Taxes for the People or for the Government? A Global Governance Perspective
DOI:
https://doi.org/10.47743/saeb-2020-0020Keywords:
taxes, general public services, governance indicatorsAbstract
The paper investigates the determinants of taxes collected net of public services for a sample of 104 countries from all over the world over 1996-2016 period. Starting from the assumption that what really matters for the taxpayer is the tax money that actually return to the society, after paying the cost of government, we introduce the concept of taxes collected net of public services as the difference between taxes to GDP ratio and general public services expenditures to the GDP ratio and investigates its determinants from governance perspective. The main determinants looked upon were worldwide governance indicators (WGI): control of corruption, government effectiveness, political stability, regulatory quality, rule of law and voice and accountability, taken from World Bank surveys. As control variable we used GDP per capita annual growth rate. We include year fixed effects in order to control for global economic crisis, and also country fixed effects to control for unobservable country-level factors that are constant over the sample period.

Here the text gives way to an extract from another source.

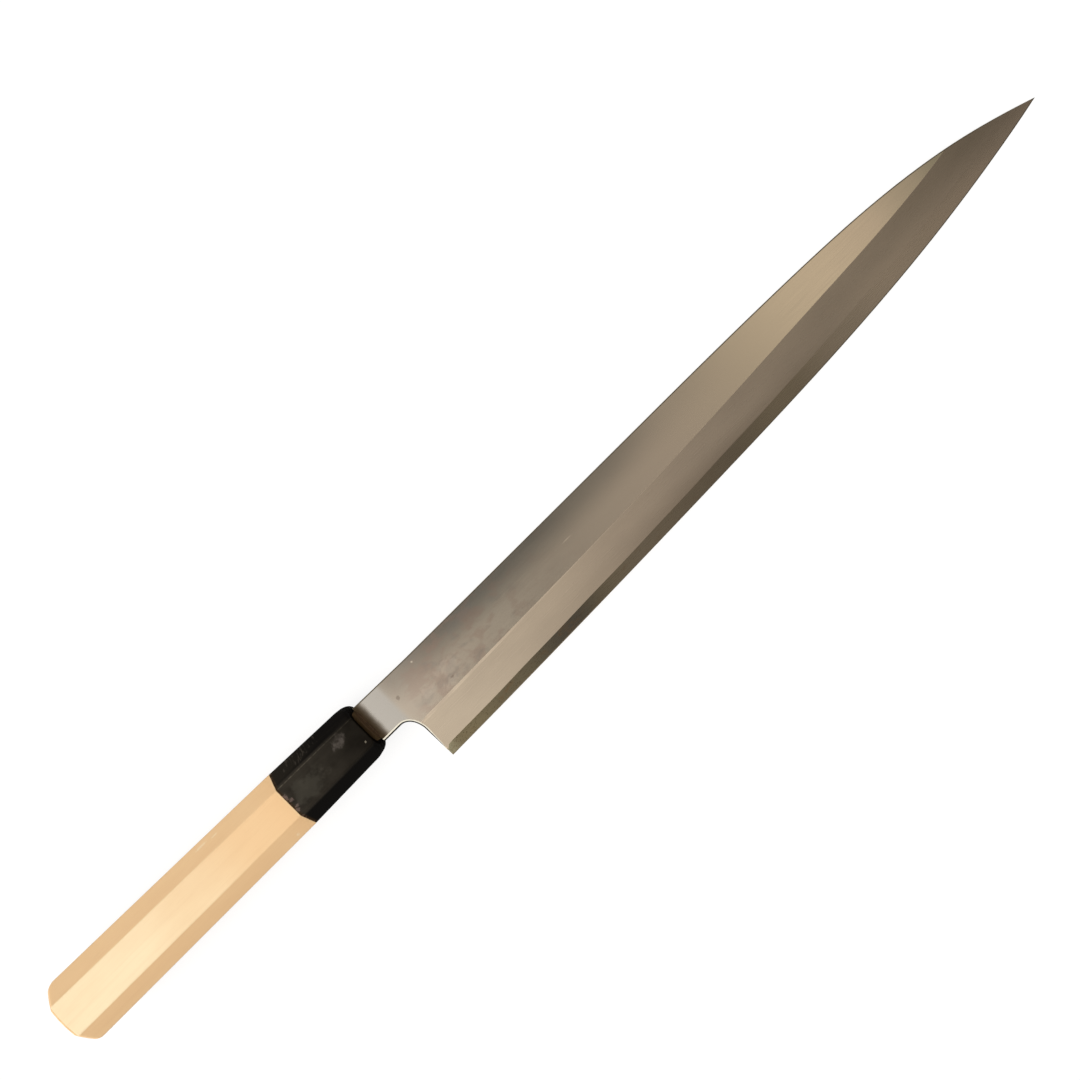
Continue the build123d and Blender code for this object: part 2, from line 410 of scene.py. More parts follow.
def colour(red, green, blue):
    """Colour as the shader wants it, from the 0 to 255 shades of a colour picker."""
    shades = [shade / 255 for shade in (red, green, blue)]
    return (*(s / 12.92 if s < 0.04045 else ((s + 0.055) / 1.055) ** 2.4 for s in shades), 1.0)


class Nodes:
    """Nodes that make up a finish, or the light of the room."""

    def __init__(self, tree):
        self.tree = tree

    def join(self, socket, value):
        """Set an input to a value, or link it where the value comes from a node."""
        if isinstance(value, bpy.types.NodeSocket):
            self.tree.links.new(value, socket)
        else:
            socket.default_value = value

    def add(self, kind, inputs=None, **settings):
        """Node of a kind with its settings and inputs."""
        node = self.tree.nodes.new(kind)
        for name, value in settings.items():
            setattr(node, name, value)
        for name, value in (inputs or {}).items():
            self.join(node.inputs[name], value)
        return node

    def maths(self, operation, first, second=0.0):
        return self.add("ShaderNodeMath", {0: first, 1: second}, operation=operation).outputs[0]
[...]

The analysis follows the World Bank country classification on level of development: low income, lower middle-, higher middle income and high-income countries. The results show that the rule of law governance characteristic affected the taxes net of public services the most, both in terms of economic effect and of countries coverage, while the control of corruption and regulatory quality were found significant only for lower-middle income countries and low-income countries respectively. Policy recommendations were made accordingly.